Works which clearly illustrate Murray’s ideas and concerns
can be seen opposite. Most recently Rollercoaster’ 2002,
which playfully maps the movement of the viewer by emulating the
way we orient ourselves through the space of the gallery. The structure
concerns itself with the creativity of play by taking simple basic
units and taking them for a walk. The result is a complex open
structure, which is beautiful in both its simplicity and its complexity.
‘
The limits of my language means the limits of my world’ 2001,
takes the everyday language of road signs as its starting point
in order to build a sculptural landscape of new visual signs that
express and in turn, makes sense of the contemporary world we live
in.

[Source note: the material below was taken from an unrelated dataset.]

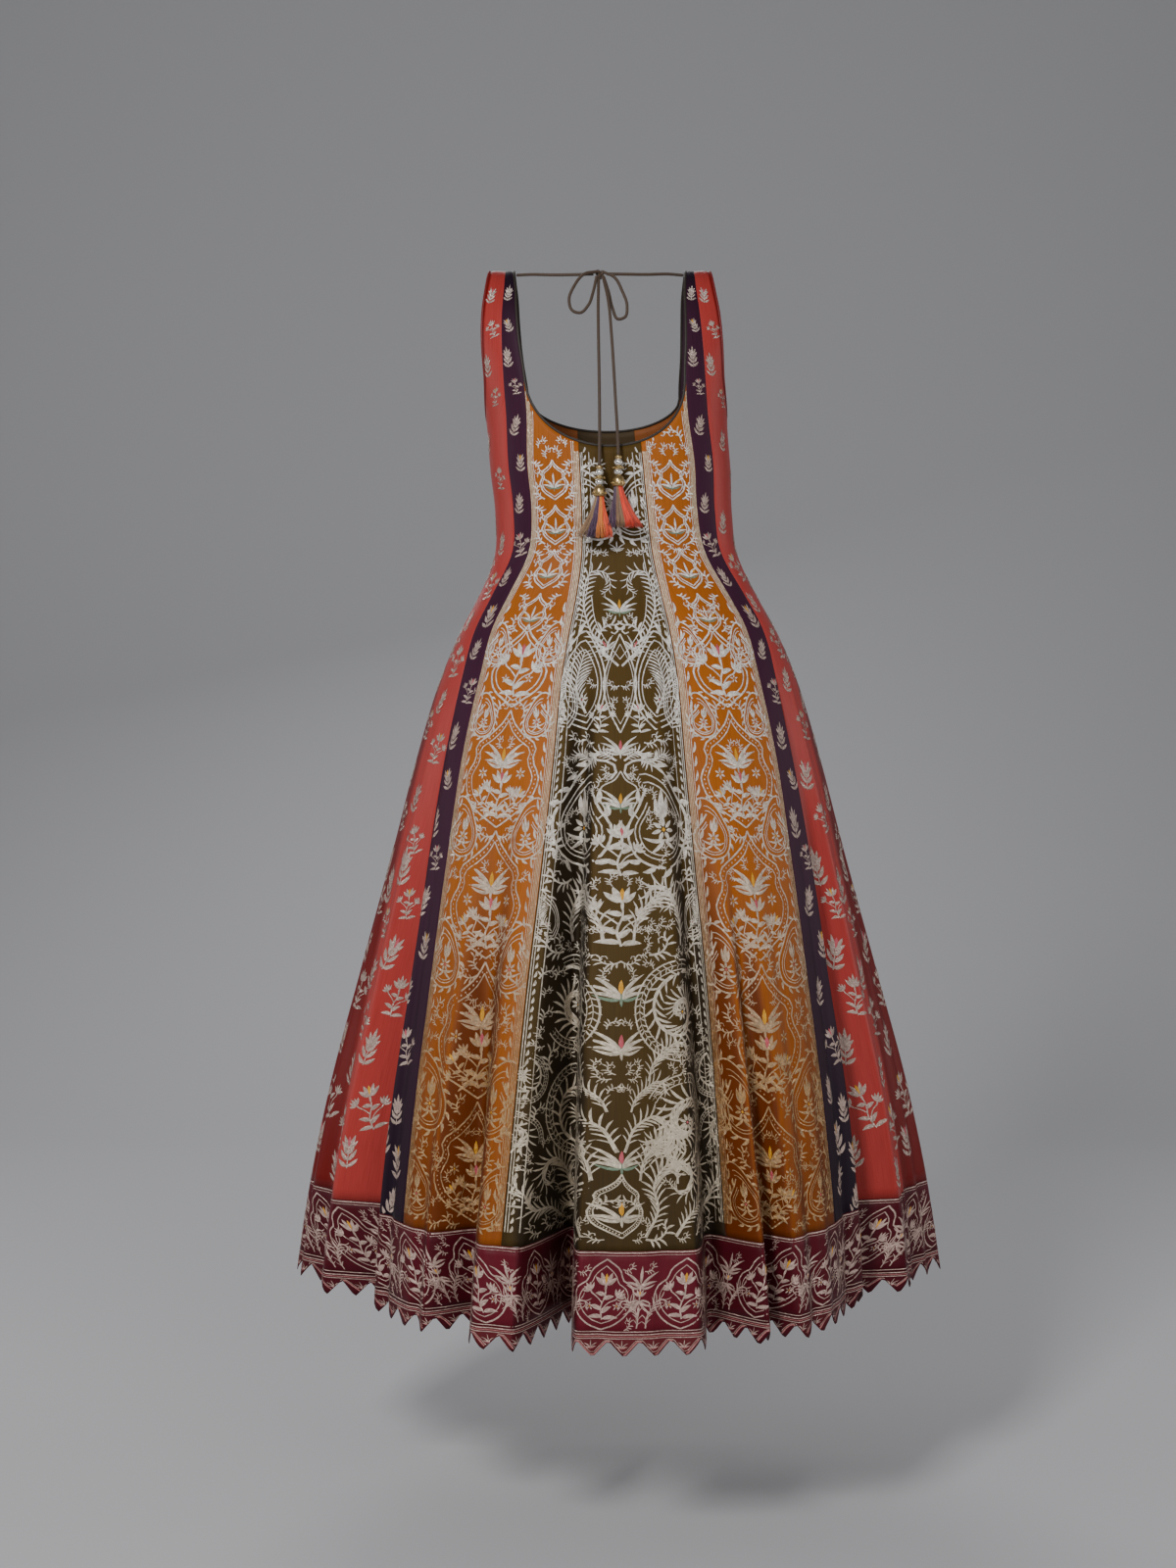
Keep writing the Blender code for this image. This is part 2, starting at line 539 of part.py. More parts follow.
def turned(name, top, profile, flatness, lean, finish):
    """A profile turned about the line under `top`, squashed front to back, its foot moved aside by lean."""
    angle = np.linspace(0.0, 2 * np.pi, TURNED_SIDES, endpoint=False)
    rings = [
        np.stack(
            [
                row.radius * np.cos(angle) + lean * row.below / profile[-1].below,
                flatness * row.radius * np.sin(angle),
                0.0 * angle - row.below,
            ],
            axis=1,
        )
        for row in profile
    ]
    points = np.concatenate(rings) + np.array(top)
    count = len(profile)
    place = np.arange(count * TURNED_SIDES).reshape(count, TURNED_SIDES)
    beside = np.roll(place, -1, axis=1)
    quads = np.stack([place[:-1], place[1:], beside[1:], beside[:-1]], axis=-1).reshape(-1, 4)
    add_object(name, points, quads.tolist() + [place[0].tolist(), place[-1][::-1].tolist()], finish)


def add_tie():
    cord = material("tie_cloth", TIE_BROWN, 0.7)
    gold = material("beads", GOLD, 0.3, 1.0)
    silk = material("tassel_silk", TASSEL_RED, 0.6)
    for stretch in STRETCHES:
        add_stretch(stretch, cord)
    add_knot(cord)
    for stretch in STRETCHES:
        if not stretch.name.startswith("tail"):
            continue
        hand = stretch.name.split("_")[1]
        end = np.array(stretch.points[-1]) - (0.0, 0.0, SEAM_GAP)
        end[1] += BEADS_SET_OUT
        turned(f"beads_{hand}", end, BEAD_PROFILE, 1.0, 0.0, gold)
        below = end - (0.0, 0.0, BEAD_PROFILE[-1].below + SEAM_GAP)
        turned(f"tassel_{hand}", below, TASSEL_PROFILE, TASSEL_FLATNESS, TASSEL_LEAN[hand], silk)


def main():
    for old in list(bpy.data.objects):
        bpy.data.objects.remove(old, do_unlink=True)
    add_panels()
    border = material("border_brocade", MAROON, 0.5)
    piping = material("edge_piping", PIPING, 0.7)
    for half, middle in (("back", 0.0), ("front", 8.0)):
        add_border(half, middle, border)
        add_points(half, middle, border)
    neck_binding(piping)
    for hand, sign in (("right", 1.0), ("left", -1.0)):
        armhole_binding(hand, sign, piping)
    add_tie()


main()
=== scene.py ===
"""The looks of a sleeveless, strappy anarkali gown, as worn on a general figure.

Metres, +Z up. The origin is midway between the tops of the two shoulder straps; +Y is the wearer's back and
+X the wearer's left. A place on the worn cloth is (around, height): around counts panels from the centre
back, positive to the wearer's right, so 0 is the centre back, 4 the side and 8 the centre front.

Each panel is a thin closed shell. Its woven figure is drawn on the panel's flat plan, (x, height) with x in
metres from the panel's middle line, as strokes that are narrow ribbons, and is then laid onto the cloth.
"""

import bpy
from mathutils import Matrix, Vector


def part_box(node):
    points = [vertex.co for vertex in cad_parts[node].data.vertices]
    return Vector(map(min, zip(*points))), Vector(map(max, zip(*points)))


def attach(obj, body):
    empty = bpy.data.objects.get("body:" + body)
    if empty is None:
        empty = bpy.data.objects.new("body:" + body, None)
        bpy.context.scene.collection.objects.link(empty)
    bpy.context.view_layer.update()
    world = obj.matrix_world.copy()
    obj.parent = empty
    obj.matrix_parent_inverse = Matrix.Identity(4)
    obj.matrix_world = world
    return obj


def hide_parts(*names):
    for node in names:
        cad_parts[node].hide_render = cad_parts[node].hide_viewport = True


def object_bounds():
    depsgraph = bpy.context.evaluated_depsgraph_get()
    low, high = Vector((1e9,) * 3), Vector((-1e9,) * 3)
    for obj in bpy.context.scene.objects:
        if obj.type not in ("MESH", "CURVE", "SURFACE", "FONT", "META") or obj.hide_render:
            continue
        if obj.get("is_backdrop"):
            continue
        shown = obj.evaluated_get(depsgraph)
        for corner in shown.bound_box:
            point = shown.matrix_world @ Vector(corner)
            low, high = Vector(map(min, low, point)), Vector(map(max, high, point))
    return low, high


bl_info = {
    "name": "Anarkali Gown",
    "version": (1, 0, 0),
    "blender": (4, 5, 0),
    "location": "3D View > Sidebar > Gown",
    "description": "Brocade panels, bordered hem, bindings and a tasselled back tie for an anarkali gown",
    "category": "Object",
}

from collections import namedtuple

import bpy
import numpy as np

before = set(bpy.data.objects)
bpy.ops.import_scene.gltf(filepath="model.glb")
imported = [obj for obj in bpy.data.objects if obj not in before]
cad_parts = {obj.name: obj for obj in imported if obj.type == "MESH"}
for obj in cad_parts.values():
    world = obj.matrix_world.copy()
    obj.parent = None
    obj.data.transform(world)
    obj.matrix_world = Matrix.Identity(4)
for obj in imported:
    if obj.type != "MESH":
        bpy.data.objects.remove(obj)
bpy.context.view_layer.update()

# ---- the form of the worn cloth, as in the solids ----
BORDER_TOP = -1.121
BORDER_BOTTOM = -1.2085
BORDER_MIDDLE = -1.165
TAPE_DEPTH = 0.0075
POINT_DEPTH = 0.0185
POINT_PITCH = 0.035
BORDER_PITCH = 0.087
HEM_TIP = BORDER_BOTTOM - TAPE_DEPTH - POINT_DEPTH
HEM_DIP = 0.012
SWAY = -0.0233
SWAY_ENDS = -0.45
BACK_SCOOP_TOP = -0.146
BACK_SCOOP_LOW = -0.227
FRONT_SCOOP_LOW = -0.186
UNDERARM = -0.185
ARMHOLE_ROUND = 0.055
STRAP_TURN = (47.4, 70.0)
SHOULDER_GAP = 0.00035
BINDING_REACH = 0.0026
BINDING_SINK = 0.0008
BINDING_HALF = 0.00115
SEAM_GAP = 0.0003
FOLD_GROWTH = 1.15
ALL_ROUND = 16.0
SIDE = 4.0
FRONT_SIDE = 4.000001
NORMAL_STEP = (0.003, 0.0012)
TOP_BAND = -1e-5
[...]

The work finds new visual codes to express headline news stories
including the foot and mouth epidemic and race riots. By repeating
and juxtaposing old and new signs I build a toy town that is at
once playful and poignant.
Both works concern themselves with structure in different ways
through the use of multiples. ‘Rollercoaster’ 2002
is an attempt to reconcile and control the movement of the viewer
within the gallery space by filling their field of vision. Rather
than presenting the viewer with a single object to be navigated
they are presented with architecture which moves between rooms
and so can never be seen in its totality urging the viewer to travel
with, around, under and over the work.
‘
The limits of my language means the limits of my world’ 2001,
similarly fills the viewers field of vision but also present fractured
narratives within a language structure. The symbols used are from
a recognisable everyday language set in groupings of differing
configurations and levels of ease of de-coding. The toy town is
a game or puzzle to be deciphered and recognised as generic news
stories creating a contemporary landscape.